Avant même de démarrer l’atelier, un certain travail est déjà en marche. En observant que les lettres-messages sont à la fois identiques et différentes, j’introduis un élément qui sera au cœur de l’atelier : attirer l’attention des élèves à la fois sur les figures (ici, des lettres alphabétiques) et le fond pour aller vers une appréhension de l’image considérée comme un ensemble formé de figures et d’un support et pas seulement réduite à des figures, le fond devenant inexistant, sans valeur.

Une seconde lettre (*) collective (27 lettres identiques, papier blanc, distribuées par Jean-Charles) entre la 1e et la 2e séance, pour leur donner une directive. J’ai oublié pourquoi j’ai demandé par écrit aux enfants de penser à un rêve alors que j’aurais pu le faire oralement à la fin de la première séance. Je crois que c’est parce que le travail y avait été très intense, qu’il était 16 heures passées et qu’il fallait respecter la règle établie de la dernière demi-heure « libérée » pour finir la journée, que j’ai certainement oublié de leur demander. Mais finalement c’est très bien comme ça : cela continuait à créer des liens concrets entre nous.

Une troisième lettre (*) (**) collective, envoyée après la 6e et dernière séance, destinée à la fois à marquer la fin de notre rencontre et à rassembler les éléments de savoirs que nous avions découverts et travaillés ensemble. Cette lettre pouvant servir à l’enseignant, pour prolonger éventuellement, dans d’autres directions, le travail entrepris.

J’insiste ici sur le fait que tous les éléments de cette lettre reprennent les propos mêmes des élèves pendant le déroulement de l’atelier. Il ne s’agit pas d’un savoir supplémentaire que je leur transmettrais in fine. Donc, même si cela peut sembler très dense, comme cela a été le cas pour certains enseignants ayant participé au stage des Cinémas indépendants parisiens, c’est cela même qui a été produit et partagé au sein du groupe-classe.

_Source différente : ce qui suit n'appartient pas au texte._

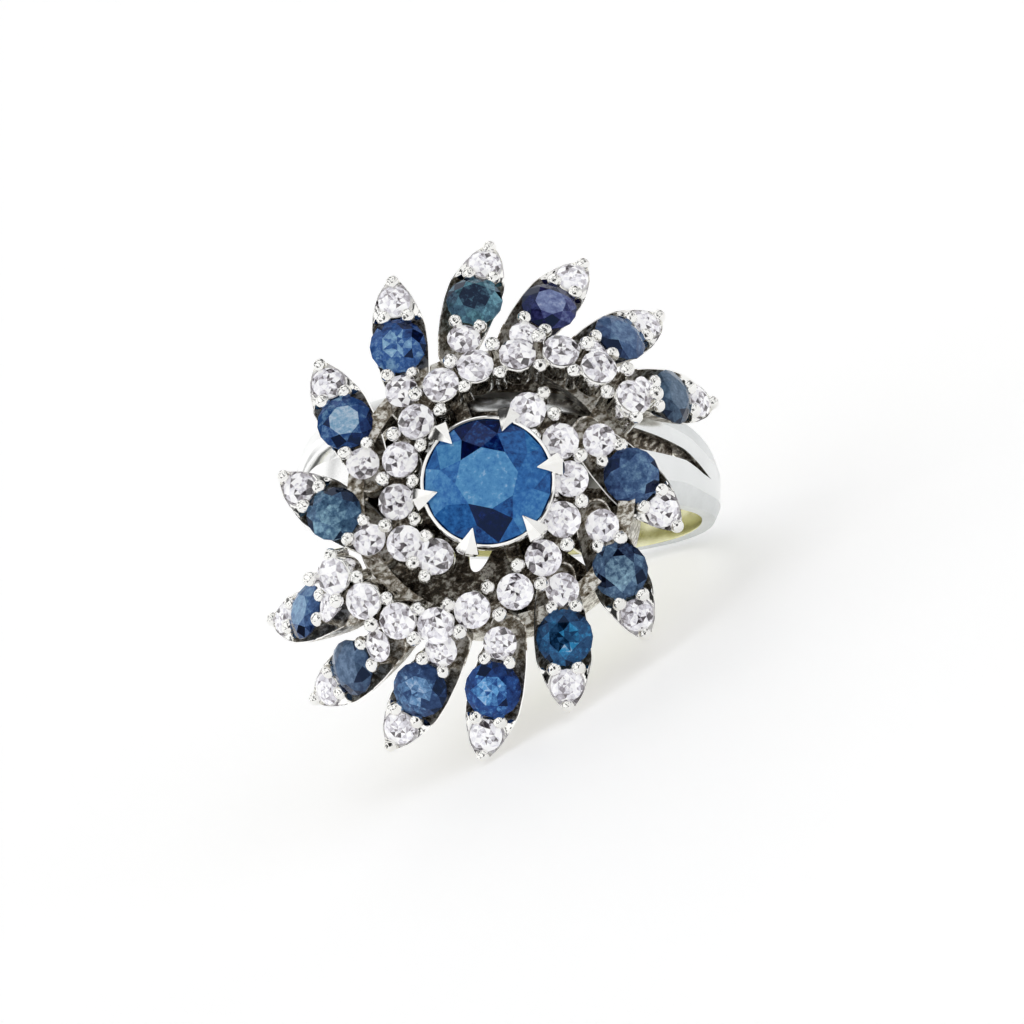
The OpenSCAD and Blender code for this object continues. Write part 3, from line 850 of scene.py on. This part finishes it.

J’espérais bien que ces lettres soient aussi des traces pour se souvenir du travail effectué. Je ne sais pas ce qu’elles sont devenues. J’ai cependant eu une surprise, un an après, lorsque je suis revenue dans la classe, sans prévenir, au dernier jour d’école.

Les enfants m’avaient confié tous leurs textes et dessins pour que je puisse les scanner et j’avais promis de les leur rendre. Je ne l’avais pas fait l’année même, prise par mes activités, mais je devais absolument tenir ma promesse l’année suivante étant donné qu’ils allaient quitter le primaire pour entrer au collège. Je savais qu’ils étaient encore avec Jean-Charles pour leur CM2.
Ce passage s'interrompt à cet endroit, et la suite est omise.